Once instructed on how to make bucket filters, Ghanaians would have little trouble constructing their own arsenic filtering devices, Norman maintains, since most of the required materials--discarded plastic buckets, window screens, and laterite-rich soil--are readily available throughout Ghana and other neighboring African countries.

Norman's research also has shown that buckets filled with ground up laterite can be used to filter out high concentrations of iron from drinking water.

"Basically, that's iron taking out iron," the Tech geochemist points out. "And, we really don't know why this is happening. . . . We just know that it works just as well."

Laterite deposits also occur in soils found in some of our own country's north-central states, including Michigan, Wisconsin, and Minnesota, Norman explains, and, as such, the bucket-filter technology might also have applications for residents of those states where high-iron content in their water poses problems with hard-water stains.

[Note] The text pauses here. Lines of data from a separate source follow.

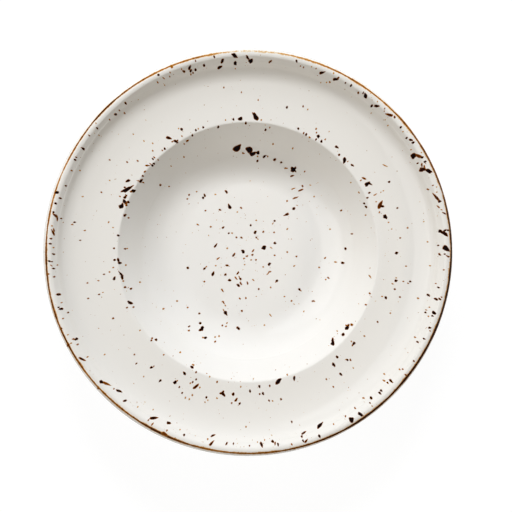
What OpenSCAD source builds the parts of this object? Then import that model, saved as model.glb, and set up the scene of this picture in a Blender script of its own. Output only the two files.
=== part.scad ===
// Rimmed soup plate: fired clay under a thin glaze, with a brown oxide line round the lip.
// The section is walked from the centre of the well out over the rim, round the lip and back
// under to the centre of the hollow base. Straight lines give the floor, the wall, the rim and
// the flare, and arcs and sweeps join them. The glaze and the oxide line are an even coat of
// that section, and the clay is what is left inside.

/* [Plate] */
// Diameter across the lip
plate_d = 240; // [200:1:280]
// Height from the table to the top of the lip
plate_h = 40; // [34:0.5:46]
// Radius of the rolled lip
lip_r = 3.2; // [2.7:0.1:3.7]

/* [Rim] */
// Width of the rim, from the lip's outside in to the shoulder of the well
rim_w = 43.5; // [38:0.5:50]
// Thickness of the rim
rim_t = 4.6; // [3.8:0.1:5.4]
// Height of the lip's top above the rim's level ring
flare_h = 11; // [9:0.5:13]
// Slope of the flare under the lip, in degrees
flare_slope = 42; // [36:1:48]
// Slope of the flare's underside, in degrees
under_slope = 27; // [23:1:32]
// How far up the flare its bend reaches
flare_bend = 8; // [6.5:0.5:9]
// Share of the ring, from the shoulder to the flare's foot, over which the rim rises
rise_share = 0.75; // [0.6:0.05:0.85]

/* [Well] */
// Height of the well's floor above the table
floor_h = 7.1; // [6:0.1:8.4]
// Slope of the wall, in degrees
wall_slope = 43; // [37:1:50]
// Radius of the sweep from the floor into the wall
bowl_r = 36; // [30:1:42]
// Radius of the shoulder, where the wall breaks into the rim
shoulder_r = 2; // [1:0.1:3]
// Thickness of the wall
wall_t = 5; // [4.2:0.1:5.8]
// Radius of the sweep outside, between the wall and the rim
under_r = 9; // [7:0.5:11]

/* [Foot] */
// How far outside the floor's edge the foot ring stands
foot_out = 17.2; // [14.5:0.1:20]
// Width of the foot ring
foot_w = 5.6; // [4.8:0.1:6.6]
// Radius of the foot's bare edges
foot_edge_r = 0.8; // [0.6:0.1:1]
// How far the foot's outer side leans out, up to the sweep above it
foot_lean = 0.7; // [0.2:0.1:1.2]
// Radius of the sweep from the foot's outer side into the plate
foot_sweep_r = 3; // [2.4:0.1:3.6]
// Height of the hollow inside the foot
hollow_h = 2.8; // [2.4:0.1:3.3]
// How far the foot's inner side leans in, up to the sweep above it
hollow_lean = 0.4; // [0.2:0.1:0.8]
// Radius of the sweep inside the foot
hollow_sweep_r = 2; // [1.6:0.1:2.2]

/* [Glaze] */
// Thickness of the glaze and of the oxide line
glaze_t = 0.4; // [0.3:0.05:0.5]
// How far outside the lip's crown the middle of the oxide line runs
line_out = 1.4; // [1.1:0.1:1.7]
// Width of the oxide line along the lip
line_w = 1.3; // [1:0.1:1.6]

/* [Hidden] */
// How far a straight facet may fall short of the arc that it stands for
sag = 0.02;
// Outline points nearer to each other than this are one
same_point = 0.002;
// Facets along a sweep, and round the axis
sweep_steps = 10;
round_steps = 180;

glaze_colour = "#eeebe6";
clay_colour = "#ddd4c6";
line_colour = "#7a4519";

// Unit steps along a heading, where 0 is outward and 90 is up, and to the right of it,
// which is into the clay
function along(heading) = [cos(heading), sin(heading)];
function across(heading) = [sin(heading), -cos(heading)];

// Where two lines meet. A line is [distance from the axis, height, heading].
function meet(a, b) =
    let (apart = [b[0] - a[0], b[1] - a[1]], run = apart * across(b[2]) / sin(b[2] - a[2]))
    [a[0], a[1]] + run * along(a[2]);

// Outline points are [distance from the axis, height, heading]. The radius of an arc is plus
// where the surface is hollow and minus where it is rounded.
function arc(centre, radius, from, to) =
    let (facet = 2 * acos(1 - sag / abs(radius)), steps = ceil(abs(to - from) / facet))
    [for (i = [0 : steps])
        let (heading = from + (to - from) * i / steps, p = centre + radius * across(heading))
        [p[0], p[1], heading]];

// The arc that rounds the corner from one line into the next
function rounded(a, b, radius) =
    let (
        back = radius * tan(abs(b[2] - a[2]) / 2),
        bent = sign(b[2] - a[2]) * radius,
        centre = meet(a, b) - back * along(a[2]) - bent * across(a[2])
    )
    arc(centre, bent, a[2], b[2]);

// The parabola that leaves one line at a distance before the corner and joins the next after it
function swept(a, b, before, after) =
    let (
        corner = meet(a, b),
        start = corner - before * along(a[2]),
        end = corner + after * along(b[2])
    )
    [for (i = [0 : sweep_steps])
        let (
            t = i / sweep_steps,
            p = pow(1 - t, 2) * start + 2 * t * (1 - t) * corner + pow(t, 2) * end,
            way = (1 - t) * before * along(a[2]) + t * after * along(b[2])
        )
        [p[0], p[1], atan2(way[1], way[0])]];

// Heading of the tangent from one circle to the next. A circle is [distance, height, radius].
function tangent(a, b) =
    let (way = [b[0] - a[0], b[1] - a[1]])
    (atan2(way[1], way[0]) + asin((a[2] - b[2]) / norm(way)) + 360) % 360;

// Points at a depth below the finished surface
function sunk(points, depth) =
    [for (p = points) let (inward = depth * across(p[2])) [p[0] + inward[0], p[1] + inward[1]]];
function backwards(points) = [for (i = [len(points) - 1 : -1 : 0]) points[i]];
function distinct(points) =
    [for (i = [0 : len(points) - 1])
        if (i == 0 || norm(points[i] - points[i - 1]) > same_point) points[i]];

// Straight lines of the face
rim_h = plate_h - flare_h;
well_r = plate_d / 2 - rim_w;
lip = [plate_d / 2 - lip_r, plate_h - lip_r];
flare_foot = lip - lip_r * across(flare_slope);
floor_line = [0, floor_h, 0];
wall_line = [well_r, rim_h, wall_slope];
rim_line = [well_r, rim_h, 0];
flare_line = [flare_foot[0], flare_foot[1], flare_slope];

// Straight lines of the back, walked inward, so their headings are half a turn on
under_flare_foot = lip + lip_r * across(under_slope);
under_wall_foot = [well_r, rim_h] + wall_t * across(wall_slope);
under_flare_line = [under_flare_foot[0], under_flare_foot[1], 180 + under_slope];
under_rim_line = [well_r, rim_h - rim_t, 180];
under_wall_line = [under_wall_foot[0], under_wall_foot[1], 180 + wall_slope];

// The ring rises over this length in front of the flare, on the face and on the back
face_rise = rise_share * (meet(rim_line, flare_line)[0] - well_r);
under_rise = rise_share
    * (meet(under_flare_line, under_rim_line)[0] - meet(under_rim_line, under_wall_line)[0]);

// The bowl's underside is as far from its face as the wall is thick, so both share a centre
floor_edge = meet(floor_line, wall_line)[0] - bowl_r * tan(wall_slope / 2);
bowl = [floor_edge, floor_h + bowl_r];
under_bowl_r = bowl_r + wall_t;

// The foot's outer side ends in a sweep that touches the bowl's underside
foot_r = floor_edge + foot_out;
foot_sweep_reach = under_bowl_r + foot_sweep_r;
foot_turn = asin((foot_out + foot_lean + foot_sweep_r) / foot_sweep_reach);
foot_sweep = bowl + foot_sweep_reach * across(foot_turn);

// The foot's edges are bare, so here the glaze's thickness is added to the clay's own radius
foot_edge = foot_edge_r + glaze_t;
foot_outer = [foot_r - foot_edge, foot_edge_r];
foot_inner = [foot_r - foot_w + foot_edge, foot_edge_r];
hollow_sweep = [
    foot_r - foot_w - hollow_lean - hollow_sweep_r,
    hollow_h - hollow_sweep_r
];
foot_side = tangent(concat(foot_sweep, foot_sweep_r), concat(foot_outer, -foot_edge));
hollow_side = tangent(concat(foot_inner, -foot_edge), concat(hollow_sweep, hollow_sweep_r));

// The oxide line takes its own stretch of the lip, and the two glazes end against it
line_middle = -asin(line_out / lip_r);
line_half = line_w / 2 / lip_r * 180 / PI;
line_from = line_middle + line_half;
line_to = line_middle - line_half;

line_run = arc(lip, -lip_r, line_from, line_to);
foot_run = concat(
    arc(foot_outer, -foot_edge, foot_side, 180),
    arc(foot_inner, -foot_edge, 180, hollow_side)
);
face_run = concat(
    [floor_line],
    rounded(floor_line, wall_line, bowl_r),
    rounded(wall_line, rim_line, shoulder_r),
    swept(rim_line, flare_line, face_rise, flare_bend),
    arc(lip, -lip_r, flare_slope, line_from)
);
back_run = concat(
    arc(lip, -lip_r, line_to, under_slope - 180),
    swept(under_flare_line, under_rim_line, flare_bend, under_rise),
    rounded(under_rim_line, under_wall_line, under_r),
    arc(bowl, -under_bowl_r, 180 + wall_slope, 180 + foot_turn),
    arc(foot_sweep, foot_sweep_r, 180 + foot_turn, foot_side),
    [foot_run[0]]
);
base_run = concat(
    [foot_run[len(foot_run) - 1]],
    arc(hollow_sweep, hollow_sweep_r, hollow_side, 180),
    [[0, hollow_h, 180]]
);

// Turns a section round the plate's axis
module turned(points) {
    rotate_extrude($fn = round_steps) polygon(distinct(points));
}

// The coat on a stretch of the outline: out along its surface, and back along the clay
module coat(run) {
    turned(concat(sunk(run, 0), backwards(sunk(run, glaze_t))));
}

// Fired clay in one piece, from the well's floor to the lip and down to the foot ring
module plate_body() {
    outline = concat(face_run, line_run, back_run, foot_run, base_run);
    color(clay_colour) turned(sunk(outline, glaze_t));
}

// Warm white glaze on the eating side, from the centre of the well to the oxide line
module face_glaze() {
    color(glaze_colour) coat(face_run);
}

// Brown oxide line round the outer shoulder of the lip
module edge_line() {
    color(line_colour) coat(line_run);
}

// Plain glaze outside, from the oxide line to just above the table
module back_glaze() {
    color(glaze_colour) coat(back_run);
}

// Plain glaze in the hollow inside the foot ring
module base_glaze() {
    color(glaze_colour) coat(base_run);
}

plate_body();
face_glaze();
edge_line();
back_glaze();
base_glaze();
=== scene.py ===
"""Speckled rimmed soup plate, laid out as an add-on over its CAD frame.

The section is walked from the middle of the well out over the rim, round the lip and back under
to the middle of the hollow base, with the clay to the right of the walk. Each glaze is a closed
coat of revolution on a stretch of that walk. The iron flecks are thin lenses set into the glaze.
"""

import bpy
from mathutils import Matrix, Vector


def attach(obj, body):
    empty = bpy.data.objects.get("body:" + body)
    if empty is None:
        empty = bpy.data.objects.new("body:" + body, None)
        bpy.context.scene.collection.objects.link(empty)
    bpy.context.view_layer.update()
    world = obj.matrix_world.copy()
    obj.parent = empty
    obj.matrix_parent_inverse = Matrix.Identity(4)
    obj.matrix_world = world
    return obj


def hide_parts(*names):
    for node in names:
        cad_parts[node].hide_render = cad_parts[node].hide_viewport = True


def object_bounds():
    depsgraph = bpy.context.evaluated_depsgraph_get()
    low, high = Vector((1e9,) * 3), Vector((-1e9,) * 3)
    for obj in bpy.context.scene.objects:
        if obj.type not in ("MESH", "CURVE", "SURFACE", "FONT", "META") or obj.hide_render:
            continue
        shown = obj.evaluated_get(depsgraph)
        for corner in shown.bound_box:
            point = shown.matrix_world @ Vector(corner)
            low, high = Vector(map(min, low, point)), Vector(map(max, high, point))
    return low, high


bl_info = {
    "name": "Rimmed Soup Plate",
    "version": (1, 0, 0),
    "blender": (4, 5, 0),
    "location": "3D View > Sidebar > Soup Plate",
    "description": "A speckled soup plate with a brown edge line, built over its CAD frame",
    "category": "Add Mesh",
}

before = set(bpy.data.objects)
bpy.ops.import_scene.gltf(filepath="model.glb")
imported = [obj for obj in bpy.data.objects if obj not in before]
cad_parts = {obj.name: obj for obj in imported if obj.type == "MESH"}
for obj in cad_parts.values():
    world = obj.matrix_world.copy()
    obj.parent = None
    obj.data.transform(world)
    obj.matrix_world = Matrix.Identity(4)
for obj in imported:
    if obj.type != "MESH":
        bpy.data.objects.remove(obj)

import math
from types import SimpleNamespace

import bpy
import numpy as np
from bpy.props import FloatProperty, FloatVectorProperty, IntProperty, PointerProperty
from mathutils import Vector

MM = 0.001
CAD_LOW, CAD_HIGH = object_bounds()

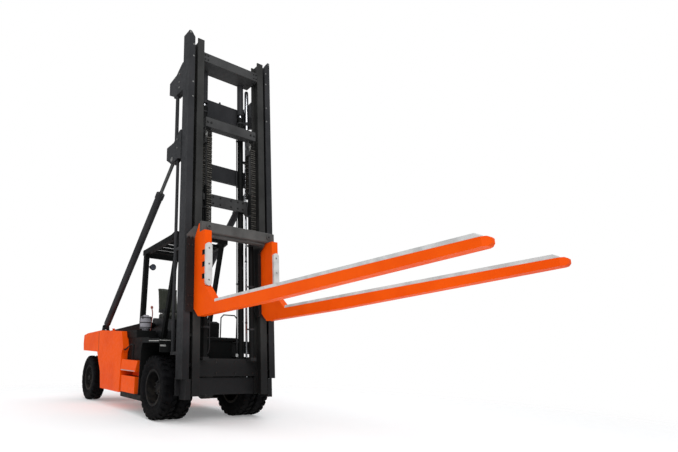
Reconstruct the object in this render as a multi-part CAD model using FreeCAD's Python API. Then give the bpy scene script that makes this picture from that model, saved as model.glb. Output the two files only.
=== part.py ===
import FreeCAD, Part
import math
import os
from FreeCAD import Vector

# Marina forklift: a counterbalanced truck on dual drive wheels with rear steering, a wide
# two-stage mast, a free-lifting carriage and two long box-section boat forks.
#
# Truck frame while modelling: +X forward, +Y left, +Z up, x = 0 at the drive axle, z = 0 on the
# ground.  The finished pieces are shifted along X so that the origin lies under the middle.
# Mast frame: x is v, forward from the back of the outer rails; z is u, up along the rails.

# ---- driving dimensions, mm and degrees ---------------------------------------------------------
# wheels
FRONT_TYRE_D = 1120.0
FRONT_TYRE_W = 270.0
DUAL_SPACING = 290.0
FRONT_RIM_D = 590.0
OVERALL_W = 2190.0
REAR_TYRE_D = 1030.0
REAR_TYRE_W = 290.0
REAR_RIM_D = 540.0
REAR_TRACK = 1810.0
WHEELBASE = 3850.0
KINGPIN_INSET = 205.0
# mast
MAST_TILT = 3.435
MAST_X = 680.0
MAST_Z = 411.0
MAST_HALF_W = 968.0
OUTER_FLANGE = 128.0
OUTER_TOP = 6960.0
OUTER_BOTTOM = 330.0
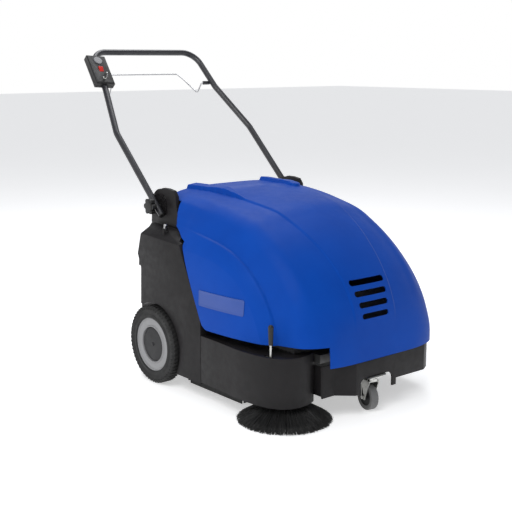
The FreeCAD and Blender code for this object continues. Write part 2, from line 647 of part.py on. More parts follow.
def handle_path():
    """Centre line of the whole handle tube, its corners rounded."""
    return rounded_path(route_both_sides(TUBE_ROUTE), [90, 110, 72, 72, 110, 90])


def handle_tube():
    path = handle_path()
    tube = rod(path, TUBE_R).cut(rod(path, TUBE_R - TUBE_T))
    for side in (-1, 1):
        tube = tube.cut(Part.makeCylinder(PIN_R + RUN, 60, V(side * ARM_X - 30, PIVOT_Y, PIVOT_Z), V(1, 0, 0)))
    lugs = [cyl_x(x0, x0 + 32, BAIL_Y, BAIL_Z, LUG_R) for x0 in (-272, 240)]
    tube = fuse([tube] + lugs)
    return tube.cut(cyl_x(-263, 263, BAIL_Y, BAIL_Z, BAIL_R + RUN)).cut(rod(path, TUBE_R - TUBE_T))


def arm_frame(distance, side=-1):
    """Placement on the upper arm: local X across, Y up the tube, Z out towards the operator."""
    low, high = V(*TUBE_ROUTE[2]), V(*TUBE_ROUTE[3])
    low.x, high.x = side * low.x, side * high.x
    along = (high - low).normalize()
    out = V(1, 0, 0).cross(along).normalize()
    across = along.cross(out)
    place = FreeCAD.Placement()
    place.Rotation = FreeCAD.Rotation(across, along, out, "XYZ")
    place.Base = low + along * distance
    return place


def on_arm(shape, distance):
    shape.Placement = arm_frame(distance).multiply(shape.Placement)
    return shape


BOX_AT = 88.0                         # middle of the control box, from the lower bend
BOX_LONG, BOX_WIDE = 150.0, 84.0
BOX_FRONT, BOX_BACK = -30.0, 22.0     # depth each side of the tube's centre line


def control_box():
    """Moulded case clamped on the arm, its front face bevelled all round."""
    hl, hw = BOX_LONG / 2, BOX_WIDE / 2
    wide = Part.makePolygon([V(-hw, -hl, 8), V(hw, -hl, 8), V(hw, hl, 8), V(-hw, hl, 8), V(-hw, -hl, 8)])
    mid = Part.makePolygon([V(-hw, -hl, -8), V(hw, -hl, -8), V(hw, hl, -8), V(-hw, hl, -8), V(-hw, -hl, -8)])
    small_w, small_l = hw - 22, hl - 26
    tip = Part.makePolygon([V(-small_w, -small_l, BOX_FRONT), V(small_w, -small_l, BOX_FRONT),
                            V(small_w, small_l, BOX_FRONT), V(-small_w, small_l, BOX_FRONT),
                            V(-small_w, -small_l, BOX_FRONT)])
    case = Part.makeLoft([wide, mid, tip], True, True)
    case = case.cut(Part.makeBox(BOX_WIDE - 6, BOX_LONG - 6, 12, V(-hw + 3, -hl + 3, 0)))
    case = on_arm(case, BOX_AT)
    # the bore follows the tube, which starts its upper bend inside the case
    case = case.cut(rod(handle_path(), TUBE_R + CLAMP_GAP))
    return case.cut(cyl_x(-300, -200, BAIL_Y, BAIL_Z, LUG_R))


def control_cover():
    """Operator-side lid of the control box, with key, rocker and gauge openings."""
    hl, hw = BOX_LONG / 2, BOX_WIDE / 2
    lid = Part.makeBox(BOX_WIDE, BOX_LONG, BOX_BACK - 8, V(-hw, -hl, 8))
    lid = lid.makeFillet(6, [e for e in lid.Edges if abs(e.CenterOfMass.z - BOX_BACK) < 0.1])
    lid = lid.cut(Part.makeCylinder(7.4, 10, V(0, -48, BOX_BACK - 6), V(0, 0, 1)))
    lid = lid.cut(Part.makeBox(20.8, 28.8, 10, V(-10.4, -14.4, BOX_BACK - 8)))
    return on_arm(lid, BOX_AT).cut(rod(handle_path(), TUBE_R + CLAMP_GAP))


def control_gauge():
    """Battery gauge window on the lid."""
    lens = Part.makeCylinder(17, 3, V(0, 46, BOX_BACK), V(0, 0, 1))
    bezel = Part.makeCone(20, 18, 2.5, V(0, 46, BOX_BACK), V(0, 0, 1))
    return on_arm(fuse([lens, bezel]), BOX_AT)


def control_key():
    barrel = Part.makeCylinder(7, 7, V(0, -48, BOX_BACK - 5), V(0, 0, 1))
    blade = Part.makeBox(3, 12, 12, V(-1.5, -54, BOX_BACK + 1))
    bow = Part.makeCylinder(11, 3, V(-1.5, -48, BOX_BACK + 20), V(1, 0, 0))
    return on_arm(fuse([barrel, blade, bow]), BOX_AT)


def drive_rocker():
    body = Part.makeBox(19, 24, 4, V(-9.5, -12, BOX_BACK - 5))
    hump = Part.makeLoft([Part.makePolygon([V(x, y, z) for x, y, z in face + face[:1]]) for face in (
        [(-9.5, -12, BOX_BACK - 1), (-9.5, 12, BOX_BACK - 1), (-9.5, 11, BOX_BACK + 5), (-9.5, -9, BOX_BACK + 1)],
        [(9.5, -12, BOX_BACK - 1), (9.5, 12, BOX_BACK - 1), (9.5, 11, BOX_BACK + 5), (9.5, -9, BOX_BACK + 1)])],
        True, True)
    return on_arm(fuse([body, hump]), BOX_AT)


def bail():
    """Wire drive bail: pivots in the arms, a kink down, then the squeeze bar."""
    side = [(262, 533, 1110), (231, 533, 1110), (227, 560, 1066), (217, 660, 1128), (209, 690, 1146)]
    path = rounded_path(route_both_sides(side), [6, 9, 14, 12, 12, 14, 9, 6])
    return rod(path, BAIL_R)


def clamp_knob(side):
    """Six-lobed clamp knob on the handle bolt."""
    core = cyl_x(352, 366, PIVOT_Y, PIVOT_Z, 15)
    lobes = []
    for i in range(6):
        a = math.radians(i * 60)
        y, z = PIVOT_Y + 21 * math.cos(a), PIVOT_Z + 21 * math.sin(a)
        lobes.append(cyl_x(358, 375, y, z, 10))
    cap = cyl_x(358, 377, PIVOT_Y, PIVOT_Z, 21)
    knob = fuse([core, cap] + lobes)
    knob = knob.cut(cyl_x(350, 374 + RUN, PIVOT_Y, PIVOT_Z, PIN_R + RUN))
    return knob if side > 0 else mirror_x(knob)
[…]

"It might eventually be possible to develop a smaller, cartridge-type filter filled with laterite as an active ingredient to effectively remove most of the iron out straight from the tap," Norman says.

With the grant from the Hilton Foundation, the bucket-filter technology, which is more technically described as a "continuous sorption column," also will be adapted to a larger-scale, square-meter-sized, concrete-encased filtering system which will be employed in larger Ghanaian villages for their communal wells.

World Vision, a nonprofit international organization which is committed to advocacy for children, has also pledged to assist Norman and his fellow researchers by providing them with trucks
to transport people and equipment in Ghana as they set up various water-filtering systems.